The Festival of Nuestra Señora and San Roque, held in Peñafiel, a village in the province of Valladolid, is famous for its bull-fights and its traditional procession, the Chúndara. The festival has been declared of touristic interest in Castilla y León.
A pistol shot is the starting signal of four days of fun. The first shot announce the start of the chúndara, an endless procession which makes its way to the Plaza del Coso, while the villagers throw buckets of water on the people below from their balconies. On arrival at the square, the young bulls are released. The bulls will be fought during the festival, and then on the last night served in a stew for all the villagers and guests.

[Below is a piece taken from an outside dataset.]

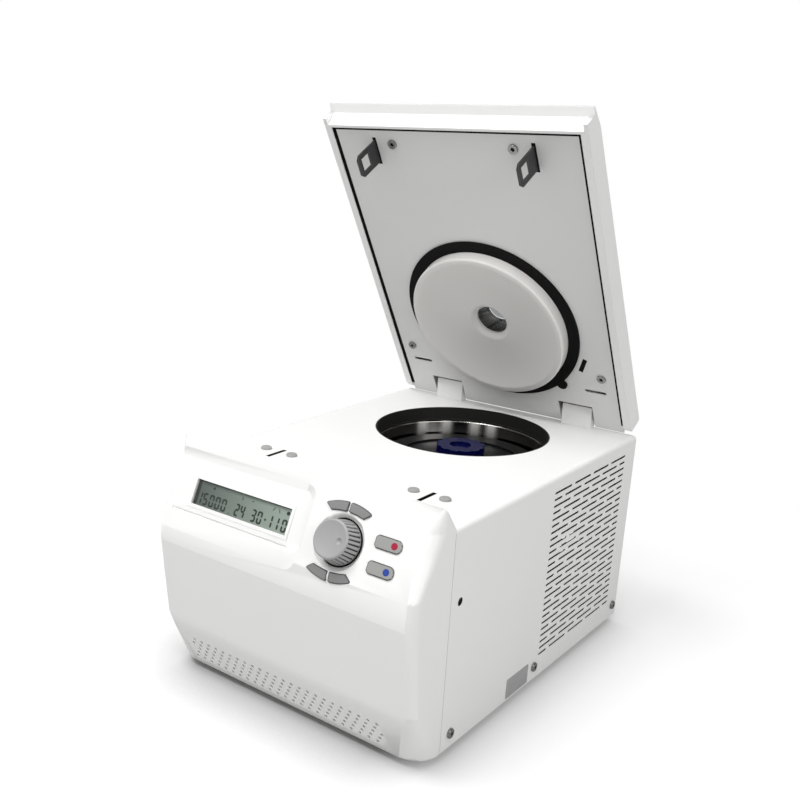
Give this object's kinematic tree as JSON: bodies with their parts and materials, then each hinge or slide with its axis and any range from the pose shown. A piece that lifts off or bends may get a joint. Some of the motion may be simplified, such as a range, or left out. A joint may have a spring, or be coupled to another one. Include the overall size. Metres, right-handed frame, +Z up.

The penning of the bulls, which goes on all through the festival, starts at nine o'clock in the morning. The fights too go on all day in the Plaza del Coso, and are famous for the fact that there is one bull inside the ring and another outside. Bull festivals have been held in the Plaza del Coso since the Middle Ages, and the village also boasts several houses which conserve a touch of the Middle Ages in their construction. The gaudy wooden balconies are particularly noticeable, from where the residents observe the bull traditions and other events which take place throughout the year.
The Procesión Cívica de El Vítor has been declared of touristic interest in Castilla y León. The procession is a little strange, as all the villagers dress up in old clothes and cover their heads. The celebration starts at about 10 o'clock at night, when the villagers burn leather wineskins that are hung from poles. From this point on, between the songs of worship, the cloud of smoke, the fire and the smell of burnt fish pays homage to Santo Toribio. These acts of devotion are held in memory of the day that the villagers received the remains of the saint, in whose name the people went into the streets with flaming torches and lanterns.
One of the most impressive moments is at the arrival of the procession to the Plaza Mayor, where there is a firework display. Part of the display makes the image of Santo Toribio, when all the people kneel to sing the hymn to the saint.
The celebrations of the The Procesión Cívica de El Vítor are brought to a close at about four o'clock in the morning in the hermitage of the saint with the singing of hymns. These celebrations take place in the middle of the festival of the patron saint, where the bulls play a large part, which in one way is relevant because the saint performed a miracle with a bull.
A globe descends on a thick rope to hang over the head of the Virgin. When it opens a child dressed as an angel comes out and takes away the black cloth covering the face of the Virgin, while a dove is released. Then the child is hoisted up, moving its arms and wings as though flying.
Then the Virgin continues on the way to meet
Christ in the Eucharist, el Santísimo.